Supplied material:
• • • • • • •

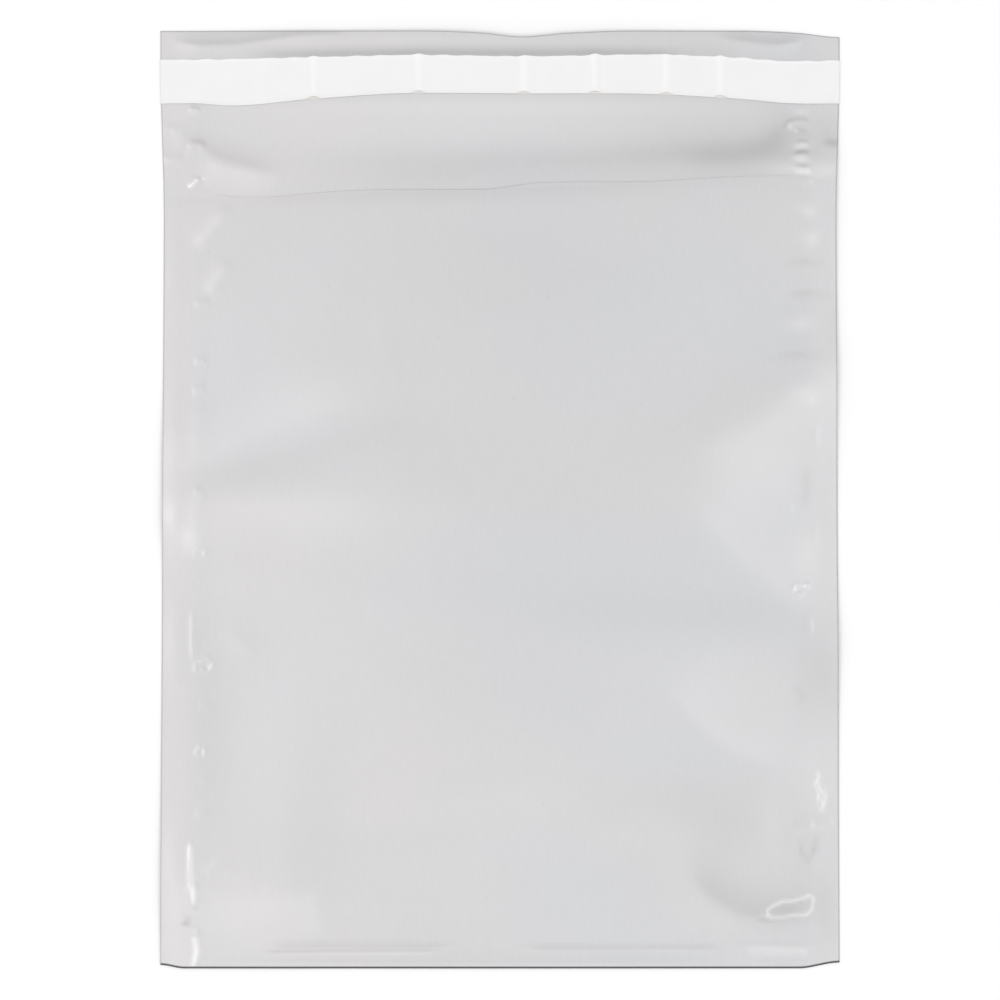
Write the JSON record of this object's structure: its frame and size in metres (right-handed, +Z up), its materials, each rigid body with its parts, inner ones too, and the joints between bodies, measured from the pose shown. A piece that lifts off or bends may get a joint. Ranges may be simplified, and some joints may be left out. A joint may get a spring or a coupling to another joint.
{
  "type": "foil envelope",
  "caption": "Flat silver film mailing envelope with heat-sealed sides and bottom, an open mouth and an unfolded flap that carries an adhesive strip under a paper release liner.",
  "frame": {"origin": "on the resting surface, under the middle of the envelope with its flap unfolded", "axes": "+X to the right, +Y towards the flap's free edge, +Z up from the surface the envelope lies on"},
  "size_m": [0.234, 0.323, 0.0082],
  "materials": {
    "silver_film": "satin silver metallised film, smooth, with soft creases",
    "adhesive": "tacky beige hot-melt adhesive",
    "liner_paper": "smooth white siliconised paper"
  },
  "bodies": {
    "root": {"film_pouch": "silver_film", "adhesive_strip": "adhesive", "release_liner": "liner_paper"}
  },
  "joints": []
}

• • • • • • •

Quote the listing in full, please, keeping every line exact.

The response:
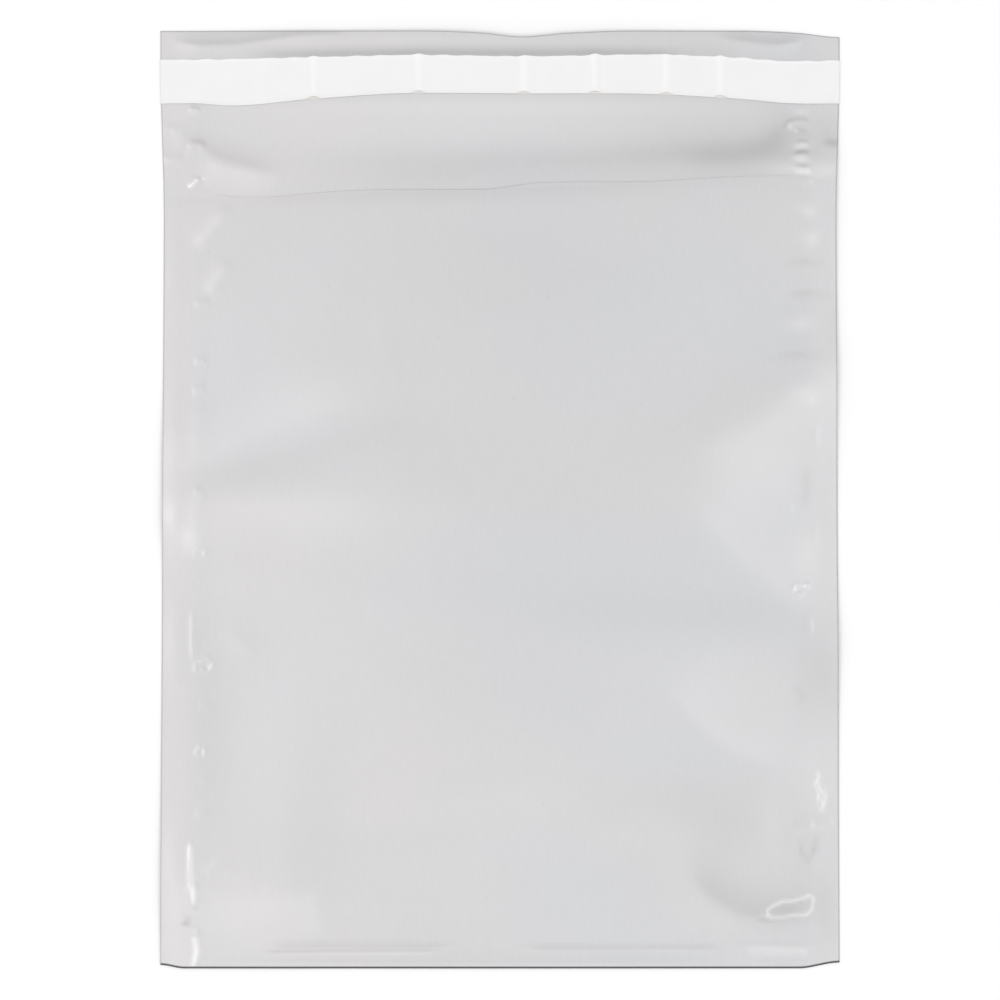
Write the JSON record of this object's structure: its frame and size in metres (right-handed, +Z up), its materials, each rigid body with its parts, inner ones too, and the joints between bodies, measured from the pose shown. A piece that lifts off or bends may get a joint. Ranges may be simplified, and some joints may be left out. A joint may get a spring or a coupling to another joint.
{
  "type": "foil envelope",
  "caption": "Flat silver film mailing envelope with heat-sealed sides and bottom, an open mouth and an unfolded flap that carries an adhesive strip under a paper release liner.",
  "frame": {"origin": "on the resting surface, under the middle of the envelope with its flap unfolded", "axes": "+X to the right, +Y towards the flap's free edge, +Z up from the surface the envelope lies on"},
  "size_m": [0.234, 0.323, 0.0082],
  "materials": {
    "silver_film": "satin silver metallised film, smooth, with soft creases",
    "adhesive": "tacky beige hot-melt adhesive",
    "liner_paper": "smooth white siliconised paper"
  },
  "bodies": {
    "root": {"film_pouch": "silver_film", "adhesive_strip": "adhesive", "release_liner": "liner_paper"}
  },
  "joints": []
}